→ INSTRUCTIONS TO FOLLOW: Up to and including the line with "(0.86, 172, 124, 82))", return every line from the start of the entries below exactly.

(Rows from a 3D modeling dataset)
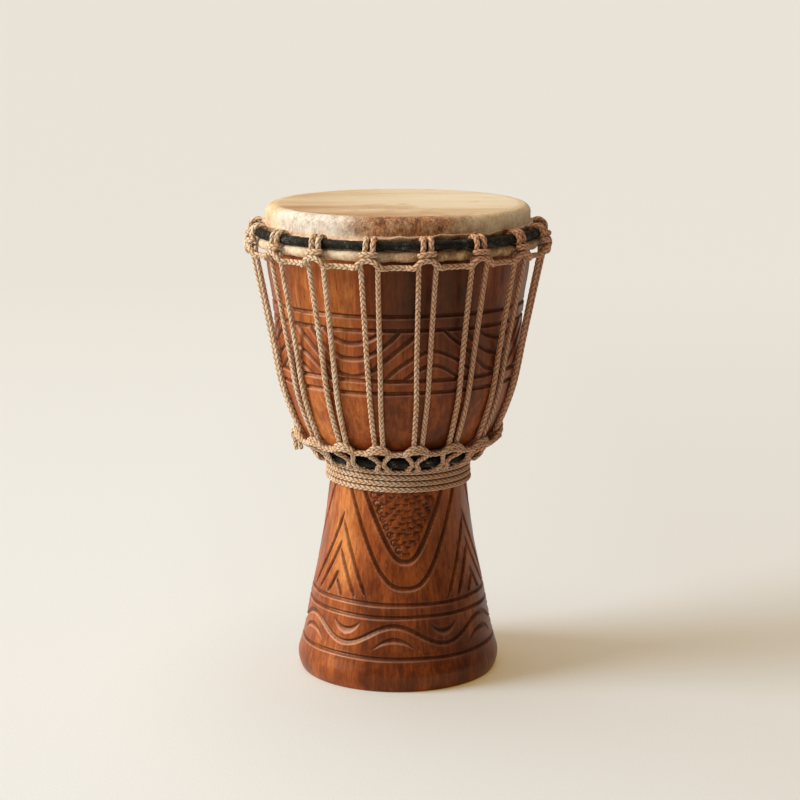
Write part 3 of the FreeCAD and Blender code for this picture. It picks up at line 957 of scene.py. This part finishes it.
def skin_material():
    """Goatskin: cream and streaked on top, short mottled hair on the side, bare at the fold, with painted
    shade on the fold's right side and under the lip.
    """
    m = Shader(bpy.data.materials.new("goatskin"))

    # top
    streak = m.noise(26, 5, 0.55, (0.28, 1.3, 1), (0, 0, 0.12))
    cloud = m.noise(14, 4, 0.55, (0.6, 1, 1))
    x, y = m.split(m.place)[:2]
    used = m.add(m.remap(x, 0.02, -0.08, 0.0, 0.22), m.remap(y, 0.0, -0.1, 0.0, 0.26))
    shade = m.add(m.times(streak, 0.6), m.times(cloud, 0.4), m.times(used, 0.7))
    top = m.ramp(shade, (0.40, 233, 220, 194), (0.56, 225, 207, 175), (0.70, 205, 172, 130),
                 (0.86, 172, 124, 82))

    # hair on the side: tan, with a grey patch and a dark one
    hair = m.noise(620, 5, 0.75, (1, 1, 0.55))
    tuft = m.noise(120, 6, 0.7, (1, 1, 0.8))
    mixed = m.add(m.times(hair, 0.5), m.times(tuft, 0.5))
    tan = m.ramp(mixed, (0.36, 198, 162, 118), (0.5, 230, 202, 160), (0.64, 242, 224, 190))
    grey = m.ramp(mixed, (0.36, 170, 152, 136), (0.46, 222, 210, 196), (0.58, 246, 240, 230))
    dark = m.ramp(mixed, (0.38, 62, 28, 16), (0.48, 136, 82, 48), (0.57, 196, 140, 92),
                  (0.66, 232, 196, 142))
    blotch = m.times(m.add(m.noise(70, 6, 0.75, (1, 1, 0.9)), -0.5), 2.6)
    white = m.remap(m.add(m.attribute("white"), blotch), 0.1, 1.0)
    brown = m.remap(m.add(m.attribute("brown"), blotch), 0.1, 1.0)
    side = m.blend(brown, m.blend(white, tan, grey), dark)
    level = m.add(m.attribute("fur"), m.times(blotch, 0.35))
    furry = m.remap(level, 0.25, 0.8)
    colour = m.blend(furry, top, side)

    # freckles where the hair thins out
    golden = m.remap(m.calc("ABSOLUTE", m.add(level, -0.4)), 0.0, 0.45, 1.0, 0.0)
    rim = m.times(golden, m.calc("MAXIMUM", m.times(white, 0.7), brown))
    freckles = m.ramp(mixed, (0.42, 104, 56, 22), (0.52, 170, 112, 54), (0.62, 216, 172, 110))
    colour = m.blend(rim, colour, freckles)

    # fold and trimmed edge, with painted shade on the fold's right side and under the lip
    bare = m.ramp(mixed, (0.36, 176, 128, 88), (0.48, 230, 200, 164), (0.6, 250, 236, 212))
    aged = m.ramp(mixed, (0.38, 98, 60, 32), (0.48, 166, 122, 78), (0.58, 218, 182, 130))
    folded = m.attribute("folded")
    colour = m.blend(folded, colour, m.blend(m.attribute("aged"), bare, aged))
    lip = m.ramp(tuft, (0.4, 206, 160, 130), (0.6, 238, 212, 182))
    colour = m.blend(m.attribute("trimmed"), colour, lip)
    shaded = m.ramp(mixed, (0.4, 96, 58, 32), (0.5, 160, 116, 76), (0.62, 206, 172, 128))
    colour = m.blend(m.times(m.attribute("under"), 0.9), colour, shaded)

    relief = m.times(m.add(hair, tuft), m.add(m.calc("MAXIMUM", furry, folded), 0.06))
    return m.surface(colour, m.remap(furry, 0.0, 1.0, 0.5, 0.85), Normal=m.bump(relief, 0.7, 0.0011),
                     Subsurface_Weight=0.08, Subsurface_Radius=(0.004, 0.002, 0.001), Sheen_Weight=0.1)


def cloth_material():
    """Black woven strip, worn slightly grey on the laps."""
    m = Shader(bpy.data.materials.new("black_cloth"))
    weave, worn = m.noise(1100, 2, 0.6), m.noise(160, 5, 0.7)
    tone = m.add(m.times(weave, 0.5), m.times(worn, 0.5))
    colour = m.ramp(tone, (0.38, 5, 5, 4), (0.50, 18, 18, 15), (0.58, 44, 46, 42), (0.66, 126, 130, 126))
    colour = m.blend(m.remap(m.attribute("lap"), 0.2, 0.42, 0.0, 0.1), colour, rgb(60, 66, 64))
    return m.surface(colour, 0.65, Normal=m.bump(tone, 0.9, 0.0009),
                     Specular_IOR_Level=0.2, Specular_Tint=(1.0, 0.86, 0.68, 1.0))


def steel_material():
    """Plain steel rod of the rings, inside their cloth and skin."""
    m = Shader(bpy.data.materials.new("ring_steel"))
    drawn = m.noise(300, 4, 0.6)
    colour = m.ramp(drawn, (0.35, 96, 92, 88), (0.65, 150, 146, 140))
    return m.surface(colour, m.remap(drawn, 0.0, 1.0, 0.3, 0.55), Metallic=1.0)


def paper_material():
    """Pale paper of the floor, with painted shade a little darker towards +X and a faint warm glow of its
    own that is painted light lifting its shadow.
    """
    m = Shader(bpy.data.materials.new("floor_paper"))
    tint = m.ramp(m.noise(650.0, 2, 0.5), (0.35, 190, 209, 229), (0.65, 198, 216, 237))
    x, y = m.split(m.place)[:2]
    # painted shade: darker towards +X near the drum, evenly a little darker far away
    painted_floor_shade = m.mix(m.remap(y, 0.2, 2.2), m.remap(x, -0.25, 0.3, 0.0, 0.38), 0.2)
    # painted light: the warm emission lifts the floor's shadow
    return m.surface(m.blend(painted_floor_shade, tint, rgb(142, 156, 170)), 0.95, Specular_IOR_Level=0.1,
                     Emission_Color=(1.0, 0.56, 0.08, 1.0), Emission_Strength=0.25)


# ---- the drum ----
wood, rope, goatskin = wood_material(), rope_material(), skin_material()
cloth, steel = cloth_material(), steel_material()

stem, bowl = build_wood()
fit(stem, wood, "carved_wood", "shell")
fit(bowl, wood, "carved_wood", "shell")

skin = build_skin()
fit(skin, goatskin, "goatskin", "skin")

fit(build_wrap("crown_ring_cloth", CROWN_RING, 46, 1200, 41), cloth, "black_cloth", "crown_ring_wrap")
fit(build_wrap("lower_ring_cloth", LOWER_RING, 26, 760, 42), cloth, "black_cloth", "lower_ring_wrap")

legs = all_round(VERTICAL, (80.9, 203.2), 0.35, 3)
fit(add_rope("tuning_rope", [legs], ROPE, sides=12, step=0.8, closed=True), rope, "rope", "vertical_rope")
swags = all_round(CROWN_LOOP, (121.0, 362.0), 0.3, 4)
fit(add_rope("crown_loop", [swags], ROPE + 0.2, closed=True), rope, "rope", "crown_loop_rope")
humps = all_round(TIE_ROPE, (85.4, 203.4), 0.3, 5)
fit(add_rope("tie_cord", [humps], ROPE, closed=True), rope, "rope", "tie_rope")
fit(add_rope("tie_cord_knot", knot_routes(), ROPE, facing="carried"), rope, "rope", "tie_rope")
fit(add_rope("waist_rope", [waist_route()], ROPE, step=0.6), rope, "rope", "waist_wrap")
build_crown_hitches()
build_lower_hitches()

for name in ("flesh_ring", "crown_ring", "lower_ring"):
    core = cad[name]
    for slot in core.material_slots:
        slot.material = steel
    if not core.material_slots:
        core.data.materials.append(steel)

# ---- stage ----
FLOOR = 40.0                   # half the floor's side
floor_data = bpy.data.meshes.new("floor")
corners = [(-FLOOR, -FLOOR, 0), (FLOOR, -FLOOR, 0), (FLOOR, FLOOR, 0), (-FLOOR, FLOOR, 0)]
floor_data.from_pydata(corners, [], [(0, 1, 2, 3)])
floor = bpy.data.objects.new("floor", floor_data)
bpy.context.scene.collection.objects.link(floor)
floor_data.materials.append(paper_material())


def add_sun(name, energy, spread, tilt, heading, colour):
    """Large distant soft light; tilt is from straight down, heading turns it about Z."""
    data = bpy.data.lights.new(name, "SUN")
    data.energy = energy
    data.angle = math.radians(spread)
    data.color = colour
    light = bpy.data.objects.new(name, data)
    light.rotation_euler = (math.radians(tilt), 0.0, math.radians(heading))
    bpy.context.scene.collection.objects.link(light)


add_sun("key", 3.15, 30, 62, -80, (1.0, 0.965, 0.90))
add_sun("top", 1.4, 60, 14, -130, (1.0, 0.91, 0.78))

bpy.context.scene.view_settings.view_transform = "Standard"
world = bpy.data.worlds.new("studio")
sky = Shader(world, "Generated")
bright_side = sky.node("ShaderNodeVectorMath", {0: sky.place, 1: (-0.75, 0.25, 0.6)},
                       operation="DOT_PRODUCT").outputs["Value"]
background = world.node_tree.nodes["Background"]
sky.feed(background.inputs["Color"], (1.0, 0.80, 0.58, 1.0))
sky.feed(background.inputs["Strength"], sky.remap(bright_side, -0.5, 1.0, 0.05, 0.42))
bpy.context.scene.world = world
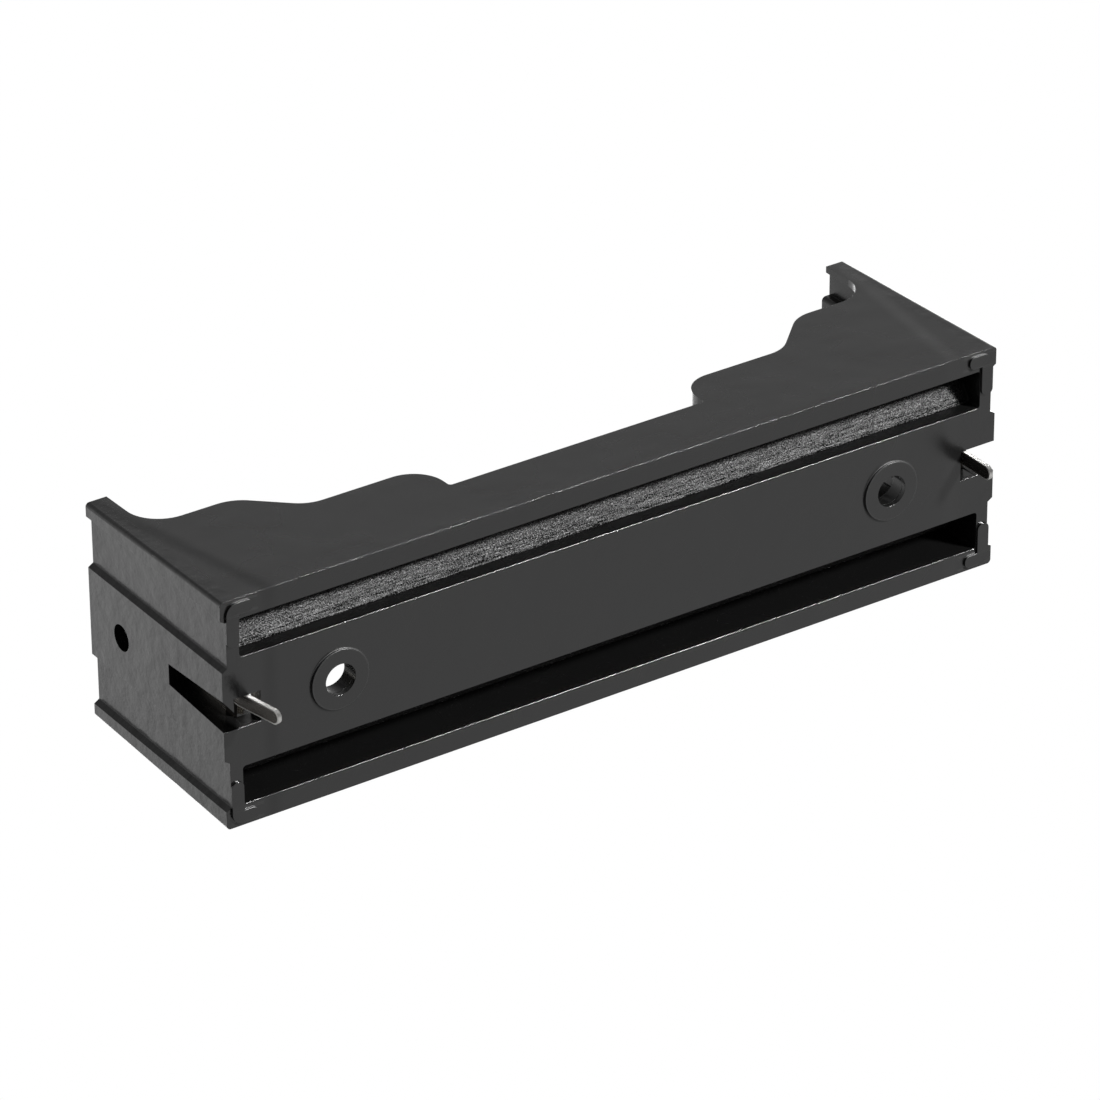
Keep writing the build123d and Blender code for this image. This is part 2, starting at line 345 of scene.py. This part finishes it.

→ ANSWER:
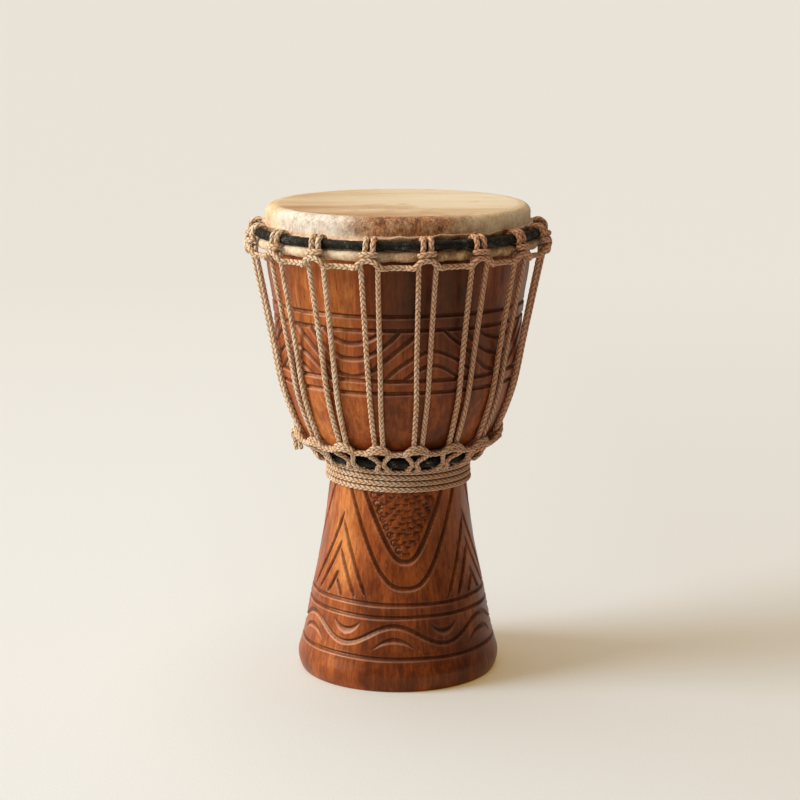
Write part 3 of the FreeCAD and Blender code for this picture. It picks up at line 957 of scene.py. This part finishes it.
def skin_material():
    """Goatskin: cream and streaked on top, short mottled hair on the side, bare at the fold, with painted
    shade on the fold's right side and under the lip.
    """
    m = Shader(bpy.data.materials.new("goatskin"))

    # top
    streak = m.noise(26, 5, 0.55, (0.28, 1.3, 1), (0, 0, 0.12))
    cloud = m.noise(14, 4, 0.55, (0.6, 1, 1))
    x, y = m.split(m.place)[:2]
    used = m.add(m.remap(x, 0.02, -0.08, 0.0, 0.22), m.remap(y, 0.0, -0.1, 0.0, 0.26))
    shade = m.add(m.times(streak, 0.6), m.times(cloud, 0.4), m.times(used, 0.7))
    top = m.ramp(shade, (0.40, 233, 220, 194), (0.56, 225, 207, 175), (0.70, 205, 172, 130),
                 (0.86, 172, 124, 82))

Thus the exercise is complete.